Written request> Please repeat the records exactly from their first line, finishing at the line containing "wheel: float = 2600.0" and including it.

........

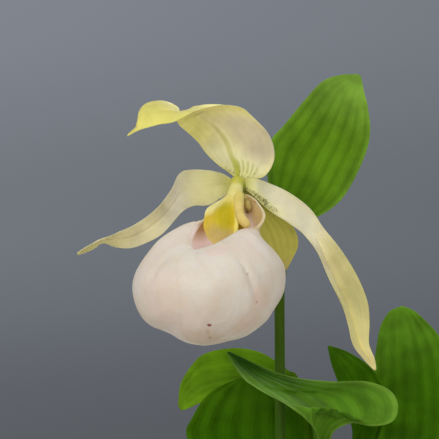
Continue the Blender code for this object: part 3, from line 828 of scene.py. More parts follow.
@dataclass(frozen=True)
class ClayFinish:
    """Fired red clay with wheel lines, a damp foot and a pale mineral bloom."""

    name: str = "fired_clay"
    body: Colour = srgb(176, 104, 70)
    dark: Colour = srgb(142, 80, 54)
    bloom: Colour = srgb(198, 152, 124)
    damp: tuple[float, float] = (0.012, 0.042)
    bloom_low: tuple[float, float] = (0.085, 0.1)
    bloom_high: tuple[float, float] = (0.104, 0.122)
    wheel: float = 2600.0

    def make(self) -> Material:
        """Build the material in the pot's own space."""
        material, tree, node = shader(self.name, Specular_IOR_Level=0.3)
        place = put(tree, "ShaderNodeTexCoord").outputs["Object"]
        tall = split(tree, place)[2]
        broad, fine = mottled(tree, 26.0, 700.0)
        stain, salts = mottled(tree, 60.0, 300.0, 2.5)
        colour = blend_colour(tree, spread(tree, broad, 0.35, 0.68, 0.0, 0.7), self.body, self.dark)
        band = calc(tree, "ADD", tall, calc(tree, "MULTIPLY", stain, 0.03))
        colour = blend_colour(tree, spread(tree, band, *self.damp, 0.75, 0.0), colour, self.dark)
        salt = spread(tree, band, *self.bloom_low, 0.0, 1.0)
        for part in (spread(tree, band, *self.bloom_high, 1.0, 0.0), spread(tree, salts, 0.42, 0.62, 0.0, 0.85)):
            salt = calc(tree, "MULTIPLY", salt, part)
        for amount in (salt, spread(tree, fine, 0.62, 0.7, 0.0, 0.5)):
            colour = blend_colour(tree, amount, colour, self.bloom)
        wander = calc(tree, "ADD", calc(tree, "MULTIPLY", tall, self.wheel), calc(tree, "MULTIPLY", broad, 9.0))
        height = calc(tree, "ADD", calc(tree, "MULTIPLY", calc(tree, "SINE", wander), 0.25), fine)
        coat(tree, node, colour, fine, (0.72, 0.92), height, 0.5, 0.0003)
        return material


@dataclass(frozen=True)
class CrumbFinish:
    """Loose crumbs whose colour goes by the mark "tone" of each crumb."""

    name: str
    stops: list[tuple[float, Colour]]
    roughness: float = 0.9
    from_noise: bool = False

    def make(self) -> Material:
        """Build the material."""
        material, tree, node = shader(self.name, Specular_IOR_Level=0.2)
        broad, fine = mottled(tree, 300.0, 1800.0)
        colour = ramp(tree, broad if self.from_noise else mark_value(tree, "tone"), self.stops)
        colour = blend_colour(tree, spread(tree, fine, 0.4, 0.7, 0.0, 0.5), colour, self.stops[0][1])
        coat(tree, node, colour, fine, (self.roughness - 0.1, self.roughness), fine, 0.8, 0.0008)
        return material


# ---- scattered growth and crumbs ----


class Crumb(Enum):
    """Shapes that are scattered over a surface."""

    GRAIN = "GeometryNodeMeshIcoSphere"
    HAIR = "GeometryNodeMeshCone"


@dataclass
class Scatter:
    """Geometry Nodes scatter of hairs or grains over a surface."""

    shape: Crumb
    label: str

    def tree(self) -> GeometryNodeTree:
        """Build the scatter's tree.

        Returns:
            A tree with inputs for its density, sizes, tilt, seed and finish.
        """
        tree = bpy.data.node_groups.new(self.label, "GeometryNodeTree")
        tree.interface.new_socket("Geometry", in_out="INPUT", socket_type="NodeSocketGeometry")
        for label in ("Density", "Length", "Width", "Least", "Most", "Tilt"):
            tree.interface.new_socket(label, in_out="INPUT", socket_type="NodeSocketFloat")
        tree.interface.new_socket("Seed", in_out="INPUT", socket_type="NodeSocketInt")
        tree.interface.new_socket("Finish", in_out="INPUT", socket_type="NodeSocketMaterial")
        tree.interface.new_socket("Geometry", in_out="OUTPUT", socket_type="NodeSocketGeometry")
        given = put(tree, "NodeGroupInput").outputs
        growth = put(tree, "GeometryNodeInputNamedAttribute", {"Name": "growth"}, data_type="FLOAT")
        density = calc(tree, "MULTIPLY", given["Density"], growth.outputs["Attribute"])
        points = put(
            tree, "GeometryNodeDistributePointsOnFaces",
            {"Mesh": given["Geometry"], "Density": density, "Seed": given["Seed"]}, distribute_method="RANDOM")
        tilt = calc(tree, "MULTIPLY", given["Tilt"], -1.0)
        low = put(tree, "ShaderNodeCombineXYZ", {0: tilt, 1: tilt, 2: -3.14})
        high = put(tree, "ShaderNodeCombineXYZ", {0: given["Tilt"], 1: given["Tilt"], 2: 3.14})
        seed = {"Seed": given["Seed"]}
        lean = put(
            tree, "FunctionNodeRandomValue", {0: low.outputs[0], 1: high.outputs[0], **seed},
            data_type="FLOAT_VECTOR")
        turn = put(
            tree, "FunctionNodeRotateRotation", {0: points.outputs["Rotation"], 1: lean.outputs["Value"]},
            rotation_space="LOCAL")
        size = put(tree, "FunctionNodeRandomValue", {2: given["Least"], 3: given["Most"], **seed}, data_type="FLOAT")
        placed = put(
            tree, "GeometryNodeInstanceOnPoints",
            {"Points": points.outputs["Points"], "Instance": self._crumb(tree, given), "Rotation": turn.outputs[0],
             "Scale": size.outputs[1]})
        tone = put(tree, "FunctionNodeRandomValue", {2: 0.0, 3: 1.0, "Seed": 7}, data_type="FLOAT")
        marked = put(
            tree, "GeometryNodeStoreNamedAttribute",
            {"Geometry": placed.outputs[0], "Name": "tone", "Value": tone.outputs[1]},
            data_type="FLOAT", domain="INSTANCE")
        real = put(tree, "GeometryNodeRealizeInstances", {"Geometry": marked.outputs[0]})
        dressed = put(tree, "GeometryNodeSetMaterial", {"Geometry": real.outputs[0], "Material": given["Finish"]})
        put(tree, "NodeGroupOutput", {0: dressed.outputs[0]})
        return tree

    def _crumb(self, tree: GeometryNodeTree, given: bpy.types.NodeOutputs) -> NodeSocket:
        """One grain or hair, sized by the tree's inputs."""
        if self.shape is Crumb.HAIR:
            cone = put(
                tree, self.shape.value,
                {"Vertices": 4, "Radius Top": 0.00001, "Radius Bottom": given["Width"], "Depth": given["Length"]})
            return cone.outputs["Mesh"]
        ball = put(tree, self.shape.value, {"Radius": given["Width"], "Subdivisions": 2})
        place = put(tree, "GeometryNodeInputPosition")
        noise = put(tree, "ShaderNodeTexNoise", {"Vector": place.outputs[0], "Scale": 900.0, "Detail": 1.0})
        push = vector_calc(tree, "SUBTRACT", noise.outputs[1], (0.5, 0.5, 0.5))
        sized = put(tree, "ShaderNodeVectorMath", {0: push.outputs[0], "Scale": given["Width"]}, operation="SCALE")
        bent = put(tree, "GeometryNodeSetPosition", {"Geometry": ball.outputs["Mesh"], "Offset": sized.outputs[0]})
        squashed = put(tree, "GeometryNodeTransform", {"Geometry": bent.outputs[0], "Scale": (1.0, 0.75, 0.6)})
        return squashed.outputs[0]

    def spread_on(self, name: str, base: Object, sizes: dict[str, object], slot: str) -> Object:
        """Scatter over a piece and keep the result as one plain mesh.

        Args:
            name: Name of the new piece.
            base: Piece whose surface carries the crumbs, with the mark "growth".
            sizes: Values for the tree's inputs, by name.
            slot: Material slot of the record.

        Returns:
            The new piece, settled on the frame.
        """
        tree = self.tree()
        work = add_object(name + "_ground", base.data.copy())
        modifier = work.modifiers.new("scatter", "NODES")
        modifier.node_group = tree
        for item in tree.interface.items_tree:
            if item.item_type == "SOCKET" and item.in_out == "INPUT" and item.name in sizes:
                modifier[item.identifier] = sizes[item.name]
        bpy.context.view_layer.update()
        graph = bpy.context.evaluated_depsgraph_get()
        mesh = bpy.data.meshes.new_from_object(work.evaluated_get(graph), depsgraph=graph)
        work.modifiers.remove(modifier)
        bpy.data.objects.remove(work, do_unlink=True)
        if not mesh.materials:
            mesh.materials.append(sizes["Finish"])
        piece = add_object(name, mesh)
        settle(piece, slot)
        return piece


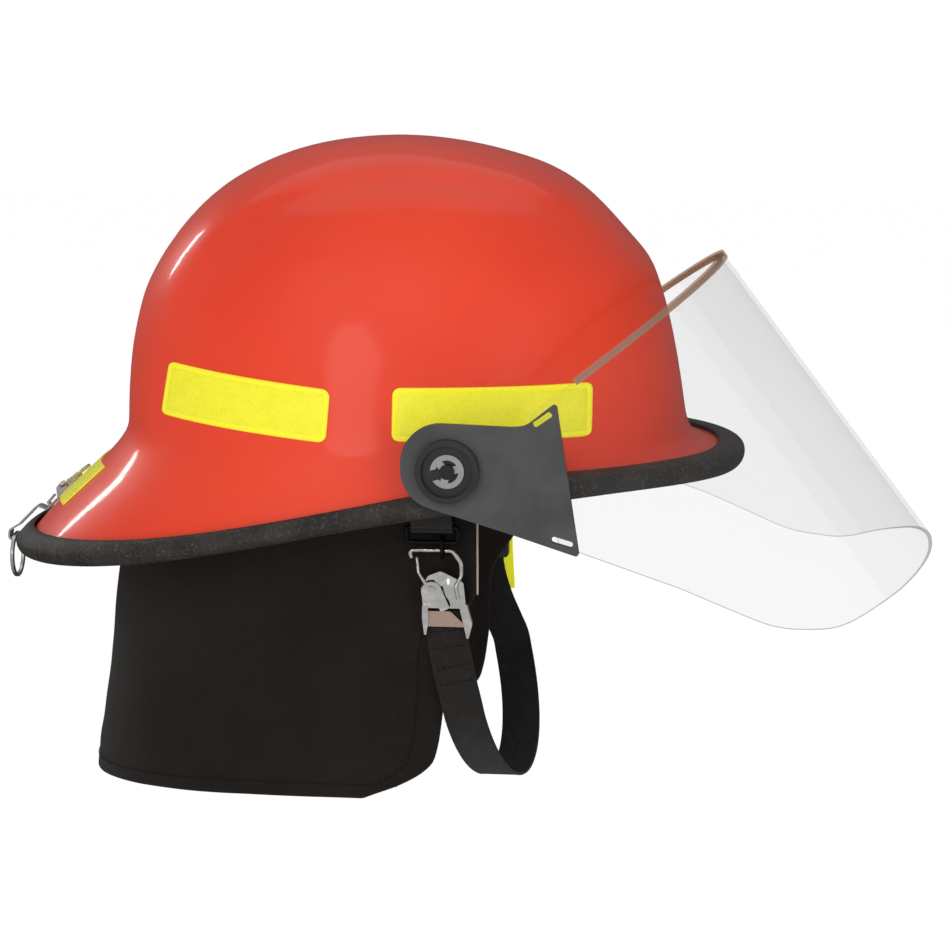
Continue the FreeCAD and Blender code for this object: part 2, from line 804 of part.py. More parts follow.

........

Task result>
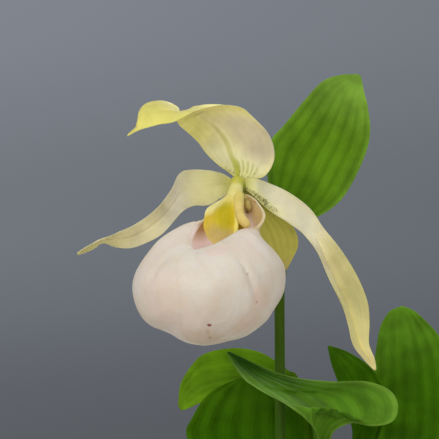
Continue the Blender code for this object: part 3, from line 828 of scene.py. More parts follow.
@dataclass(frozen=True)
class ClayFinish:
    """Fired red clay with wheel lines, a damp foot and a pale mineral bloom."""

    name: str = "fired_clay"
    body: Colour = srgb(176, 104, 70)
    dark: Colour = srgb(142, 80, 54)
    bloom: Colour = srgb(198, 152, 124)
    damp: tuple[float, float] = (0.012, 0.042)
    bloom_low: tuple[float, float] = (0.085, 0.1)
    bloom_high: tuple[float, float] = (0.104, 0.122)
    wheel: float = 2600.0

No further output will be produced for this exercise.